Weakness 2: We added numerical results, so far up to dimension 16, and an example proposed by reviewer CXu4.

Questions:

• 1. $C_{c}^{\infty}$ denotes the set of infinitely-often differentiable functions with compact support. We added a corresponding definition in the updated version. You are also right that in line 118, we should already introduce the notions of $s_t, \alpha_t$ etc. We will update this in our revised version.
• 2. Yes, as mentioned the linear and the learned interpolation methods are known. Also, the approach leading to lines 261-267 for solving the PDE (16) was already proposed (see line 257) by [Mate&Fleuret]. As you stated, [Mate&Fleuret] sample $x$ from the trajectory of the learned vector field which we explained in lines 309-315. We moved this comment further up right after Equation (17) to make the lines 261-267 clearer. In Section 4, we experimented using both, the uniform and trajectory based sampling strategy, for learning. More details are given at the beginning of Section 4.
• 3. Given a Boltzmann target distribution and the dynamics governed by the Fokker-Planck equation it is not a-priori clear that the intermediate densities $\rho_t$ themselves satisfy $\rho_t \propto e^{-f_t}$ for some $f_t$, in particular it is not clear that $\rho_t$ is strictly $>0$. This is however necessary, since $f_t$ is the quantity we aim to approximate. We added further explanation to make this point clearer.

Thanks, we corrected the two misprints!

Many thanks for your careful and detailed review, in particular for pointing to additional references!
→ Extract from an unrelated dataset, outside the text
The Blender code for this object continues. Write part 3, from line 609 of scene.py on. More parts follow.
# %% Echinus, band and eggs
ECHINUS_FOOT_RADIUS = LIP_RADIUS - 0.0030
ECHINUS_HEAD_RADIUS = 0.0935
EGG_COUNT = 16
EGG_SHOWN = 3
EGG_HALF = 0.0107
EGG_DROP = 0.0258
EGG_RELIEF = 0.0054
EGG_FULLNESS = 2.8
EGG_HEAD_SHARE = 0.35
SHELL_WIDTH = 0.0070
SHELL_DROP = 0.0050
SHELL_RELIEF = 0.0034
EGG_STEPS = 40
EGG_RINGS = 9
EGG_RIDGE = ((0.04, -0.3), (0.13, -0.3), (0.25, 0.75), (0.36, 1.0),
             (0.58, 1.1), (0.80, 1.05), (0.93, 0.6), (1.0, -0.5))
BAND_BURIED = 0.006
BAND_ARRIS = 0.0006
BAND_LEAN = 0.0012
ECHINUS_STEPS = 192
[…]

We will incorporate them in the revised version. Below we address your concerns.

In our work we fundamentally consider two different situations. First, we assume that we are given a prescribed path $\rho_t$ with tractable $\log \rho_t$ (up to a constant). Then we consider learning a vector field $v_t$ which governs the evolution of $\rho_t$ via the continuity equation. This is also the focus of the works [1,3] and leads naturally to the theoretical question for which curves of densities $\rho_t$ a vector field $v_t$ with suitable properties exists. More precisely this leads to the question of existence of a solution to the Poisson equation $\nabla\cdot(\rho_t\nabla \phi_t) =\rho_t(\alpha(t,\cdot)-\mathbb E_{\rho_t}[\alpha])$. We interpret the Poisson equation as combining the Wasserstein geometry on the left and the Fisher Rao geometry on the right. There are three very important differences between the treatment of [1] and our theory.
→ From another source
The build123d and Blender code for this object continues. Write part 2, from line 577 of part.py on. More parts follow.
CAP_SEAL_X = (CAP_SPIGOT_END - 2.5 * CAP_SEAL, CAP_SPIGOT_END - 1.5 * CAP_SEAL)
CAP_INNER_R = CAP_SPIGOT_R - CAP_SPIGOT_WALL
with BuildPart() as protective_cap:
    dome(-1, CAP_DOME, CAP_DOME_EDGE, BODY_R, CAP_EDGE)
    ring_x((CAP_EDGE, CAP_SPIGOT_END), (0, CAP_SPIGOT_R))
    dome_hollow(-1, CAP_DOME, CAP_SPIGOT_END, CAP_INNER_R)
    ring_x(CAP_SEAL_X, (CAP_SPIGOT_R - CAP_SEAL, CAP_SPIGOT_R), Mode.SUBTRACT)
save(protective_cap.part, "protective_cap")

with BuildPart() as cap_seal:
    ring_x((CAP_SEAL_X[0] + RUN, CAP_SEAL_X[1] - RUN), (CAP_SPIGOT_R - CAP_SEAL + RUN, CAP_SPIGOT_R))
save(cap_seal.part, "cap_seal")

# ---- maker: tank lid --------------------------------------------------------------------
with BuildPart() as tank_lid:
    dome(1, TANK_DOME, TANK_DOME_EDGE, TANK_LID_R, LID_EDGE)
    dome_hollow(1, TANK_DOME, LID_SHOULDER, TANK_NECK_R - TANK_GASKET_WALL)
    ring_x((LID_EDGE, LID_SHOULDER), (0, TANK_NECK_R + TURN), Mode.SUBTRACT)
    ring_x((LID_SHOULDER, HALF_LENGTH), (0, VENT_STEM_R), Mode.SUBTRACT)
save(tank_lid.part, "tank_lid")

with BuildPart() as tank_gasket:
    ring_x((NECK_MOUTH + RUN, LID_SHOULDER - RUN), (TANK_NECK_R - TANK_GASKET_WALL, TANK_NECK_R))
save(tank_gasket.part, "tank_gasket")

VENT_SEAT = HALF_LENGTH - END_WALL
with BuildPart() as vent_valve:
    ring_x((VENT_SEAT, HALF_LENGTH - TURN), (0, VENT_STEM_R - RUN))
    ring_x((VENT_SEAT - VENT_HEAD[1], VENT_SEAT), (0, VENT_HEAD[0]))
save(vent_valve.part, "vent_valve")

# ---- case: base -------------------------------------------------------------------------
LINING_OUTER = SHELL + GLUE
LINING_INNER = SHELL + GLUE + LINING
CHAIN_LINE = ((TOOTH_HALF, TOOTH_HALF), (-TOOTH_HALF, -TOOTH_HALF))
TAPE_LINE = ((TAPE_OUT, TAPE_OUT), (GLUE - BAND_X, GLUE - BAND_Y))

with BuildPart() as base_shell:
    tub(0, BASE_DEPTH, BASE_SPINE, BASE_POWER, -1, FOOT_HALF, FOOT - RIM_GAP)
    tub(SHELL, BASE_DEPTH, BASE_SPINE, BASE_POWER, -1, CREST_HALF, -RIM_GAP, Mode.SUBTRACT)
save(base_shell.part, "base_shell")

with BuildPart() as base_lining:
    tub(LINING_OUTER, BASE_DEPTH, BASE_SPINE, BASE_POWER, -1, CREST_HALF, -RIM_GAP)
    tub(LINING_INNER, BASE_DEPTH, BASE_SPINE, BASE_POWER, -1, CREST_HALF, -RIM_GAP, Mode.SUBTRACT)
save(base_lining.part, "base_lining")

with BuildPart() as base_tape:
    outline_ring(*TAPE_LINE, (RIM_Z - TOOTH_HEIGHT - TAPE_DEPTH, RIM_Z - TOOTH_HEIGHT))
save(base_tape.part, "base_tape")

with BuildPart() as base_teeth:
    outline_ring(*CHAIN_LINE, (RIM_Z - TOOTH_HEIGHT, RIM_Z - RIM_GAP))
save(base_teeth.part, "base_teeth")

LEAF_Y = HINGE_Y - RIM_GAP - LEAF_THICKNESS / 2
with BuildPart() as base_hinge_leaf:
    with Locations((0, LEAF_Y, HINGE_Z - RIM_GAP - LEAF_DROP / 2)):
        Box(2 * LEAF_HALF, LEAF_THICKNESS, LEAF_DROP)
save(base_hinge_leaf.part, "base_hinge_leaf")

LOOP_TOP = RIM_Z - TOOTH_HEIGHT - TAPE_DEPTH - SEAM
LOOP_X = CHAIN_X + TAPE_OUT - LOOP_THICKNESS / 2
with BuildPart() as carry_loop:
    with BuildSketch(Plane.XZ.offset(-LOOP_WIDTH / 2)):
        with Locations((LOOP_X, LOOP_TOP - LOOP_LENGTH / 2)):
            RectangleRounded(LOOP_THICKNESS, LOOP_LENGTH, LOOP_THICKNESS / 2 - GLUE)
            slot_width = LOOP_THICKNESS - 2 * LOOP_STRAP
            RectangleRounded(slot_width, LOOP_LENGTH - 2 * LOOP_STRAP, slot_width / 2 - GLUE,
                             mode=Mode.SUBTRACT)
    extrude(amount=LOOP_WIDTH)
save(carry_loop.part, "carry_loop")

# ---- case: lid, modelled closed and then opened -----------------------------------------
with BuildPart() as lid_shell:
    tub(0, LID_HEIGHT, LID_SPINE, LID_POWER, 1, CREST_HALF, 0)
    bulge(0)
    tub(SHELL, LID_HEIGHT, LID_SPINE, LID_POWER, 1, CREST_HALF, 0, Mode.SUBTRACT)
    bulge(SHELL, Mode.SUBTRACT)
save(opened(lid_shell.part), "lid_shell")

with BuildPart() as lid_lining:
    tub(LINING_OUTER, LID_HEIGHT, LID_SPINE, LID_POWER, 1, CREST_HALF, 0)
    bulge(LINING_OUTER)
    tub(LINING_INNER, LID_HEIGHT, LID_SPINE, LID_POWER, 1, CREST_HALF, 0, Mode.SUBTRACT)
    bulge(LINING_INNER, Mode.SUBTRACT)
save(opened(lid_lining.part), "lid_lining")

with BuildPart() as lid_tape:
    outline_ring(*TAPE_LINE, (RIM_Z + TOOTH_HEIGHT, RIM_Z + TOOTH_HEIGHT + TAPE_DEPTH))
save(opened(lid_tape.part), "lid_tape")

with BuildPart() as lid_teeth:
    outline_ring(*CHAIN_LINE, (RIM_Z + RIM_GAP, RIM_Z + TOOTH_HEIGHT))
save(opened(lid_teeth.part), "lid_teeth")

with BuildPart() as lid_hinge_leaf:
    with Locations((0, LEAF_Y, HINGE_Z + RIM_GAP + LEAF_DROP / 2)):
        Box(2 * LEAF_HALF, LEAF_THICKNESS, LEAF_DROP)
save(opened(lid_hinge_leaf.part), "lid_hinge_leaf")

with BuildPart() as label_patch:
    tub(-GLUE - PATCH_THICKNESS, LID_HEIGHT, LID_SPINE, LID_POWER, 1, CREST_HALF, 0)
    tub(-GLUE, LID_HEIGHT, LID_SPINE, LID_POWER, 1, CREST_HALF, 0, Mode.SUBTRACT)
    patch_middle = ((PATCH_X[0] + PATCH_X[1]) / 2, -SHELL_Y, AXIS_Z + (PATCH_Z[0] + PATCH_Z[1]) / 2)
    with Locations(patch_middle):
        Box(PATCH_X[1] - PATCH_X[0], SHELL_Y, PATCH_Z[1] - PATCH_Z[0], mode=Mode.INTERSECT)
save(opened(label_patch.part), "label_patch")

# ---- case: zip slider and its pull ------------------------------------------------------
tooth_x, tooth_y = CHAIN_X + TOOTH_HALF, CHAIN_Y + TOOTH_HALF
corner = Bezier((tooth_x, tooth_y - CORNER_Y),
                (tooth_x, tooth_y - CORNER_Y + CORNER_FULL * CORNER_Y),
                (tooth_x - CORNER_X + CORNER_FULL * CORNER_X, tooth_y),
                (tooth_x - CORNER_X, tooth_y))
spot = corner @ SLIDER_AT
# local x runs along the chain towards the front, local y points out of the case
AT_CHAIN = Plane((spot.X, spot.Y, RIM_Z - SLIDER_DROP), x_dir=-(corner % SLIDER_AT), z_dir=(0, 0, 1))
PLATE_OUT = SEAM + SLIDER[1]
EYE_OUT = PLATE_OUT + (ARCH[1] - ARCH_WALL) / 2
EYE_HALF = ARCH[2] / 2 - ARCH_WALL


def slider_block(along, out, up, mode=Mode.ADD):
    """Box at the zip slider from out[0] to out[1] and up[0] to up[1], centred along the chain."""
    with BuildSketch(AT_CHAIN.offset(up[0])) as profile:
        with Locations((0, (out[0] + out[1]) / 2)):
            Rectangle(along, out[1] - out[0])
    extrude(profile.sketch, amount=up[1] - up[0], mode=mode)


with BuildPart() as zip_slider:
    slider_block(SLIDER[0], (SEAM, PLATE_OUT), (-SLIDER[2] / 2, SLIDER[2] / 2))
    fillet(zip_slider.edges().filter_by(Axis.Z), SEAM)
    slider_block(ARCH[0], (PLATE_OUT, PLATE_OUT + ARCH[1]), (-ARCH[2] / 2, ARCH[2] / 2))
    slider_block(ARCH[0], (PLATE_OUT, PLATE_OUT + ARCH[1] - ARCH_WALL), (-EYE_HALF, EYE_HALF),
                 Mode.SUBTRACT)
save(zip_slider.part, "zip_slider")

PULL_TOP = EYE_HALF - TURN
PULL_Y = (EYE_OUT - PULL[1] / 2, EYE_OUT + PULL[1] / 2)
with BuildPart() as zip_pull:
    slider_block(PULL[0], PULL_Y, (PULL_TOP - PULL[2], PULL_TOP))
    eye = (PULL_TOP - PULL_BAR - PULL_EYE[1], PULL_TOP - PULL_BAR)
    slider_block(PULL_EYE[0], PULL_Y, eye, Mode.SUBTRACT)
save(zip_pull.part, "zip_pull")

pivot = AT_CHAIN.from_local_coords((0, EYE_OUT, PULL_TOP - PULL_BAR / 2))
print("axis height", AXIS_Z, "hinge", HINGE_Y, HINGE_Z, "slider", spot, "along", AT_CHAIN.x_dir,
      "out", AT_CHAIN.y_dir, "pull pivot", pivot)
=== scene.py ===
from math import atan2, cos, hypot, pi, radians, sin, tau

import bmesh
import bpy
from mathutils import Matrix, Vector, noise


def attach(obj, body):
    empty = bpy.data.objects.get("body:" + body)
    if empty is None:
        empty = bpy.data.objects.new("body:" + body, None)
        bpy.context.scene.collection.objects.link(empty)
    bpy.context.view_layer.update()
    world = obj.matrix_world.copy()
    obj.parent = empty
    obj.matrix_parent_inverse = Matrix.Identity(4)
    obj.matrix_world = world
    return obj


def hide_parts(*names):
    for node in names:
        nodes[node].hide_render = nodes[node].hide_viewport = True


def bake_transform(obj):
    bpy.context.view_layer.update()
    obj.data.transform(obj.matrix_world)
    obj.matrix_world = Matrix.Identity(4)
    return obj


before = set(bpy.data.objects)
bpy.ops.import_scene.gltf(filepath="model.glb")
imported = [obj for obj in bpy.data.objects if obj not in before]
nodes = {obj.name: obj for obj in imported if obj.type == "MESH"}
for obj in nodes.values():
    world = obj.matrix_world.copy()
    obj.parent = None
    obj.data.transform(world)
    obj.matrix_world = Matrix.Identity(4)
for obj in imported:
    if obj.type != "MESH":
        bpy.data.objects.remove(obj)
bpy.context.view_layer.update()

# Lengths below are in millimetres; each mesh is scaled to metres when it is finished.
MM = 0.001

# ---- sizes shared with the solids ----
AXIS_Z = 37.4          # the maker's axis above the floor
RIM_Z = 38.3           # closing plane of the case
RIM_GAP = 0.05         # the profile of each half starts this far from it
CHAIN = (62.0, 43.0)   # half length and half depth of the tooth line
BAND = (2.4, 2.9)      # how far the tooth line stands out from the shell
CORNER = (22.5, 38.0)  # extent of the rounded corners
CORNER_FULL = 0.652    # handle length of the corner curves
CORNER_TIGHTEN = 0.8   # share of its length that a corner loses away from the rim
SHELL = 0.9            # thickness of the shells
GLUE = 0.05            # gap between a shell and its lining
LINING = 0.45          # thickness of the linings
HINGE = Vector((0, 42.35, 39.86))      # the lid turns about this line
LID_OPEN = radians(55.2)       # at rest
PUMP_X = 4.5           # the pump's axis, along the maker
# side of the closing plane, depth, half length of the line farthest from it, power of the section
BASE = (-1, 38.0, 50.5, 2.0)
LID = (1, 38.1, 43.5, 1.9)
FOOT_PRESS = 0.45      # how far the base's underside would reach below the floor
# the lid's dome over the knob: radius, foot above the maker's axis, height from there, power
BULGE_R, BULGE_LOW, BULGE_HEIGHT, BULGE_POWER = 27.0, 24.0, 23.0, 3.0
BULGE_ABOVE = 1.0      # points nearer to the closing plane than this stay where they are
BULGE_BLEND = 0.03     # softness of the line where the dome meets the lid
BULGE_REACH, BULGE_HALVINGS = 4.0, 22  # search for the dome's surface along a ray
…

• They assume that $\rho_t\in C^\infty([0,1],\mathbb R^n)$ and $\alpha\in C^\infty([0,1]\times \mathbb R^n)$ and a Poincare inequality for each time $\rho_t$. We need much weaker conditions: we assume that $t\mapsto\rho_t$ is weakly continuous, $\rho=\int \rho_t dt$ fulfills a (partial in $x$) Poincare inequality and $\alpha\in L^2(\rho)$. In particular, we allow single time points $t$, where the Poincare inequality might fail for $\rho_t$.
• Our solution $\phi$ is an element of $H^1(\boldsymbol{\rho})\subset L^2([0,1]\times \mathbb{R}^d; \boldsymbol{\rho})$ and thus automatically measurable on the whole time domain $t \in [0,1]$. This makes it possible to show that $\nabla \phi_t(x)$ is a Borel vector field with regularity in time which implies absolutely continuity of the flow $\rho_t$ in the Wasserstein geometry. In contrast, [1] only considers a solution only for every single $t\in[0,1]$ without any regularity in $t$. This is a result already shown in [laug] Theorem 2.2 (cited by us) and motivated our investigation into a framework across the time $t$.
• Furthermore, we give precise mild assumption under which the partial Poincare inequality is satisfied. In particular, we cover the case of the linear interpolation. As a result we obtain that these curves are absolutely continuous (AC) in the Wasserstein geometry.
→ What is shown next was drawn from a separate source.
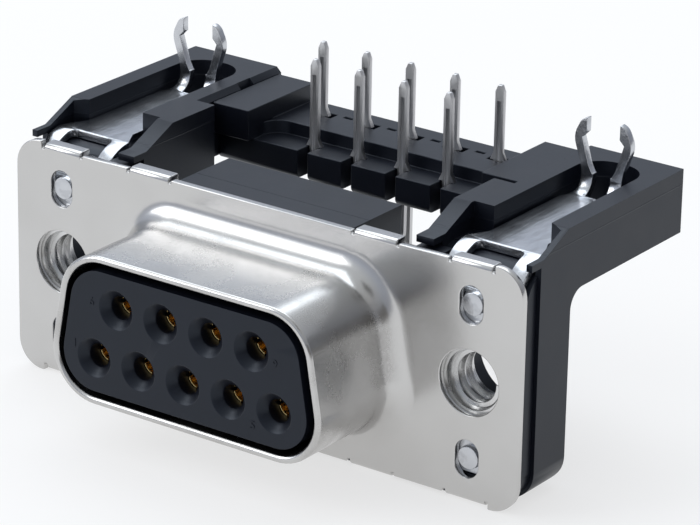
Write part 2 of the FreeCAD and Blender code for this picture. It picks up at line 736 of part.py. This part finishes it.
def make_contact(number, x, row):
    """A slotted socket whose flat stem runs back and bends up into a pointed tail."""
    body = new_body(f"contact_{number}")
    height = row_height(row)
    behind = "tail_front_row" if row == "upper" else "tail_back_row"
    plastic = "comb_top" if row == "upper" else "bar_top"
    mouth = "entry_depth - collar_depth"
    pad(body, "Socket", "XZ", mouth, "insulator_back", [eight_sides(x, height, "socket_radius")])
    pocket(body, "SocketBore", "XZ", mouth, f"{mouth} + socket_bore_depth", [(x, height, "socket_bore")])
    across = box(
        f"{x} - socket_radius", f"{x} + socket_radius",
        f"{height} - socket_slit / 2", f"{height} + socket_slit / 2",
    )
    upright = box(
        f"{x} - socket_slit / 2", f"{x} + socket_slit / 2",
        f"{height} - socket_radius", f"{height} + socket_radius",
    )
    pocket(body, "LevelSlit", "XZ", mouth, f"{mouth} + socket_slit_length", [across])
    pocket(body, "UprightSlit", "XZ", mouth, f"{mouth} + socket_slit_length", [upright])
    half = "tail_thickness / 2"
    stem_start = "insulator_back - block_overlap"
    stem = [
        (stem_start, f"{height} - {half}"), (f"{behind} + {half}", f"{height} - {half}"),
        (f"{behind} + {half}", "tail_top"), (f"{behind} - {half}", "tail_top"),
        (f"{behind} - {half}", f"{height} + {half}"), (stem_start, f"{height} + {half}"),
    ]
    pad(body, "Stem", "YZ", f"{x} - tail_width / 2", f"{x} + tail_width / 2", [stem])
    round_edges(
        body, "OuterBend", "tail_bend + tail_thickness", axis="x",
        y=f"{behind} + {half}", z=f"{height} - {half}",
    )
    round_edges(body, "InnerBend", "tail_bend", axis="x", y=f"{behind} - {half}", z=f"{height} + {half}")
    wings = [
        (f"{x} - tail_width / 2 - tail_wing", plastic), (f"{x} + tail_width / 2 + tail_wing", plastic),
        (f"{x} + tail_width / 2", f"{plastic} + tail_wing_height"),
        (f"{x} - tail_width / 2", f"{plastic} + tail_wing_height"),
    ]
    pad(body, "Wings", "XZ", f"{behind} - {half}", f"{behind} + {half}", [wings])
    left_corner = [
        (f"{x} - tail_width / 2", "tail_top - tail_shoulder"), (f"{x} - tail_tip_width / 2", "tail_top"),
        (f"{x} - tail_width / 2", "tail_top"),
    ]
    right_corner = [
        (f"{x} + tail_width / 2", "tail_top - tail_shoulder"), (f"{x} + tail_width / 2", "tail_top"),
        (f"{x} + tail_tip_width / 2", "tail_top"),
    ]
    pocket(body, "Point", "XZ", f"{behind} - {half}", f"{behind} + {half}", [left_corner, right_corner])
    groove = box(
        f"{x} - tail_groove / 2", f"{x} + tail_groove / 2",
        f"{plastic} - tail_wing_height", "tail_top - tail_groove_top",
    )
    pocket(body, "Groove", "XZ", f"{behind} - {half}", f"{behind} - {half} + tail_groove_depth", [groove])
    return body


def make_strap(side, name):
    """One folded strap: plate with pegs behind the flange, legs over the top, prongs at the back."""
    body = new_body(name)
    middle = f"{side} * screw_x"
    prong_back = "(prong_front + sheet)"
    bend_top = "(strap_under + prong_bend + prong_rise)"
    profile = [
        ("sheet", "-strap_plate_end"), ("2 * sheet", "-strap_plate_end"), ("2 * sheet", "strap_under"),
        (prong_back, "strap_under"), (prong_back, bend_top), ("prong_front", bend_top),
        ("prong_front", "strap_top"), ("sheet", "strap_top"),
    ]
    left, right = sided(side, "strap_inner_edge", "strap_outer_edge")
    pad(body, "Sheet", "YZ", left, right, [profile])
    round_edges(body, "FrontBendOuter", "strap_bend", axis="x", y="sheet", z="strap_top")
    round_edges(body, "FrontBendInner", "strap_bend - sheet", axis="x", y="2 * sheet", z="strap_under")
    round_edges(body, "BackBendOuter", "prong_bend", axis="x", y=prong_back, z="strap_under")
    round_edges(body, "BackBendInner", "prong_bend - sheet", axis="x", y="prong_front", z="strap_top")
    waists = []
    for edge, waist, taper in (
        ("strap_inner_edge", "screw_x - strap_half_width", "strap_inner_taper"),
        ("strap_outer_edge", "screw_x + strap_half_width", "strap_outer_taper"),
    ):
        waists.append([(f"{side} * ({across})", along) for across, along in (
            (edge, "strap_shoulder"), (waist, taper), (waist, prong_back), (edge, prong_back),
        )])
    pocket(body, "Waists", "XY", "strap_under", bend_top, waists)
    split = box(
        f"{middle} - prong_split_half", f"{middle} + prong_split_half", "prong_split_front", prong_back,
    )
    pocket(body, "ProngSplit", "XY", "strap_under", bend_top, [split])
    outer_trims = []
    for way in (-1, 1):
        near = f"{middle} + {way} * prong_base_outer"
        far = f"{middle} + {way} * strap_half_width"
        outer_trims.append([
            (far, "prong_trim_front"), (near, "prong_trim_back"), (near, prong_back), (far, prong_back),
        ])
    pocket(body, "ProngTrims", "XY", "strap_under", bend_top, outer_trims)
    window = box(
        f"{middle} - strap_window_half", f"{middle} + strap_window_half", "sheet", "strap_window_back",
    )
    pocket(body, "Window", "XY", "strap_window_floor", "strap_top", [window])
    round_edges(
        body, "WindowCorners", "strap_window_round", axis="z",
        x=["screw_x - strap_window_half", "screw_x + strap_window_half"], y="strap_window_back",
    )
    tongue = box(
        f"{middle} - strap_tongue", f"{middle} + strap_tongue", "-strap_tongue_end", "-strap_plate_end",
    )
    pad(body, "Tongue", "XZ", "sheet", "2 * sheet", [tongue])
    for level, level_name in ((-1, "Lower"), (1, "Upper")):
        peg = (middle, f"{level} * peg_spacing / 2", "peg_radius")
        pad(body, f"{level_name}Peg", "XZ", "peg_step", "2 * sheet", [peg])
    pocket(body, "BushHole", "XZ", "sheet", "2 * sheet", [(middle, "0", "bush_neck")])
    prongs = []
    for way in (-1, 1):
        prongs.append([(f"{middle} + {way} * ({across})", up) for across, up in (
            ("prong_split_half", f"{bend_top} - prong_overlap"),
            ("prong_base_outer", f"{bend_top} - prong_overlap"),
            ("prong_waist_outer", "prong_waist"), ("prong_knee_outer", "prong_knee"),
            ("prong_neck_outer", "prong_neck"), ("prong_tip", "prong_top"), ("prong_tip", "prong_hook"),
            ("prong_knee_inner", "prong_knee"), ("prong_waist_inner", "prong_waist"),
        )])
    pad(body, "Prongs", "XZ", "prong_front", prong_back, prongs)
    for corner, level in (("knee", "prong_knee"), ("neck", "prong_neck")):
        round_edges(
            body, f"Prong{corner.title()}s", f"prong_{corner}_round", axis="y",
            x=[f"screw_x - prong_{corner}_outer", f"screw_x + prong_{corner}_outer"], z=level,
        )
    return body


def make_bush(side, name):
    """A threaded bush that the screw lock of the mating plug turns into."""
    body = new_body(name)
    middle = f"{side} * screw_x"
    pad(body, "Barrel", "XZ", "2 * sheet", "bush_back", [(middle, "0", "bush_radius")])
    pad(body, "Neck", "XZ", "sheet", "2 * sheet", [(middle, "0", "bush_neck")])
    pocket(body, "Bore", "XZ", "sheet", "bush_back", [(middle, "0", "bush_bore")])
    bevel_edges(body, "LeadIn", "bush_chamfer", radius="bush_bore", y="sheet")
    return body


def make_all():
    pieces = [make_front_shell(), make_front_insulator(), make_contact_retainer(), make_bracket()]
    pieces.append(make_tail_spacer())
    pieces += [make_strap(-1, "strap_left"), make_strap(1, "strap_right")]
    pieces += [make_bush(-1, "bush_left"), make_bush(1, "bush_right")]
    for number, x, row in contact_places():
        pieces.append(make_contact(number, x, row))
    return pieces


def check(pieces):
    """Stop if an object of the document failed or a piece isn't one whole solid."""
    for item in doc.Objects:
        if "Invalid" in item.State or "Error" in item.State:
            raise RuntimeError(f"{item.Name} of {item.InList[0].Label if item.InList else '-'} failed")
    for piece in pieces:
        if piece.Shape.isNull() or not piece.Shape.isValid():
            raise RuntimeError(f"{piece.Label} has no valid shape")
        if len(piece.Shape.Solids) != 1:
            raise RuntimeError(f"{piece.Label} is {len(piece.Shape.Solids)} solids")


pieces = make_all()
doc.recompute()
check(pieces)
os.makedirs("parts", exist_ok=True)
for piece in pieces:
    piece.Shape.exportStep(f"parts/{piece.Label}.step")
    limits = piece.Shape.BoundBox
    print(f"{piece.Label}: {piece.Shape.Volume:.2f} mm3, {len(piece.Shape.Faces)} faces, "
          f"x {limits.XMin:.2f} to {limits.XMax:.2f}, y {limits.YMin:.2f} to {limits.YMax:.2f}, "
          f"z {limits.ZMin:.2f} to {limits.ZMax:.2f}")
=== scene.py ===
"""Looks of the right-angle D-sub socket: finishes, threads, moulded numbers, studio and camera.

Everything is in metres in the part's own frame: X along the flange, -Y towards the mating plug, +Z the way
the solder tails point. The part stands on the lower edge of its flange.
"""

import math

import bpy
from mathutils import Matrix, Vector


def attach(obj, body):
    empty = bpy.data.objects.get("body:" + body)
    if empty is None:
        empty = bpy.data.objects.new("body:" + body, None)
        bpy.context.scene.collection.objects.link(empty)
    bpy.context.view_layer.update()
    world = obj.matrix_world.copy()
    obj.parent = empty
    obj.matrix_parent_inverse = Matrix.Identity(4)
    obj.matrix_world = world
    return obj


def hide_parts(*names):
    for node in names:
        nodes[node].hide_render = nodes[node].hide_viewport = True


MM = 0.001
FLOOR = -6.275 * MM
SCREW_X = 12.495 * MM
COLLAR_FRONT = -6.03 * MM
CONTACT_PITCH = 2.74 * MM
CONTACT_ROW = 1.42 * MM

# Camera that was fitted to the photograph
CAMERA_PLACE = Vector((106.66, -142.46, 73.64)) * MM
CAMERA_RIGHT = Vector((0.81228, 0.58299, 0.01835))
CAMERA_UP = Vector((-0.22903, 0.28985, 0.92928))
CAMERA_AHEAD = Vector((-0.53643, 0.75903, -0.36896))
CAMERA_LENS = 201.43
CAMERA_SENSOR = 36
CAMERA_SHIFT = (-0.01236, 0.00404)

# Studio
FLOOR_SIZE = 6
FLOOR_GLOW = 0.66
ROOM_LIGHT = 0.9
CARD_RIGHT_TONE = (0.16, 0.145, 0.13)
CARD_ABOVE_TONE = (0.2, 0.19, 0.18)
COOL_LIGHT = (0.88, 0.94, 1.0)

# Thread of the bushes: 40 turns to the inch, with its ridge between the radii of crest and root
THREAD_PITCH = 0.635 * MM
THREAD_CREST = 1.23 * MM
THREAD_ROOT = 1.45 * MM
THREAD_FOOT = 0.84 * THREAD_PITCH
THREAD_CREST_SHARE = 0.14
THREAD_TURNS = 3
THREAD_STEPS = 48
THREAD_START = 0.18 * MM

# Turned bushes, from the front; heights run back from the bush's own front
BUSH_OUTSIDE = 2.1 * MM
BUSH_NECK = 1.9 * MM
BUSH_FRONT = 0.4 * MM
BUSH_STEP = 0.8 * MM
BUSH_BACK = 2.6 * MM
BUSH_LEAD = 0.1 * MM
BUSH_SIDES = 64
BUSH_PROFILE = [
    (THREAD_ROOT + BUSH_LEAD, 0), (BUSH_NECK, 0), (BUSH_NECK, BUSH_STEP - BUSH_FRONT),
    (BUSH_OUTSIDE, BUSH_STEP - BUSH_FRONT), (BUSH_OUTSIDE, BUSH_BACK - BUSH_FRONT),
    (THREAD_ROOT, BUSH_BACK - BUSH_FRONT), (THREAD_ROOT, 3 * BUSH_LEAD),
]

# Moulded contact numbers, each from the middle of its contact: (number, contact's X and Z, across, up)
NUMBER_HEIGHT = 0.62 * MM
NUMBER_RISE = 0.03 * MM
NUMBER_PLACES = [
    ("1", -2 * CONTACT_PITCH, -CONTACT_ROW, -1.2 * MM, 0.5 * MM),
    ("5", 2 * CONTACT_PITCH, -CONTACT_ROW, -1.25 * MM, -0.95 * MM),
    ("6", -1.5 * CONTACT_PITCH, CONTACT_ROW, -1.5 * MM, 0.1 * MM),
    ("9", 1.5 * CONTACT_PITCH, CONTACT_ROW, 1.4 * MM, -0.3 * MM),
]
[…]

Hence our work gives a rigorous theoretical foundation which can be applied to the setting in [1]. For linear interpolation of energies which is of interest for many authors, we do not only show the existence of a suitable vector field, but also provide a nontrivial analytical example, where the corresponding vector field becomes exponentially irregular, see line 268 and Appendix A4.

Second, motivated by our above findings, we consider approaches to learn more regular curves without tractable $\log \rho_t$. The method proposed by [5] adds a learned regularizer $t(1-t) \psi_t$ to the linear interpolation. This is exactly what we call learned interpolation and used for comparisons (see your question). We instead consider the case of learning a regular AC curve directly by considering a Wasserstein gradient flow in the Fisher Rao geometry. When finishing this paper, we became aware of [2], we thank the reviewer for pointing out [4] which we were not aware of. In [2,4] the authors make similar considerations but coming from an SDE based stochastic optimal control perspective without considering the relation to Fisher Rao and Wasserstein geometry. While we simulate the corresponding ODE instead of the SDE and use a different sampling strategy for the PDE collocation points, eventually, up to time reparametrization, we end up with the same loss (see your question).

The advantage of using the gradient flow interpolation is that we know the resulting curve whose favorable properties were extensively studied in the literature. This opens the door for further analysis. In contrast, when learning the curve with learned regularizer [5], there is no knowledge of the resulting curve.

[laug]: R. S. Laugesen, P. G. Mehta, S. P. Meyn, and M. Raginsky. Poisson’s equation in nonlinear filtering. arXiv preprint arXiv:1412.5845, 2014.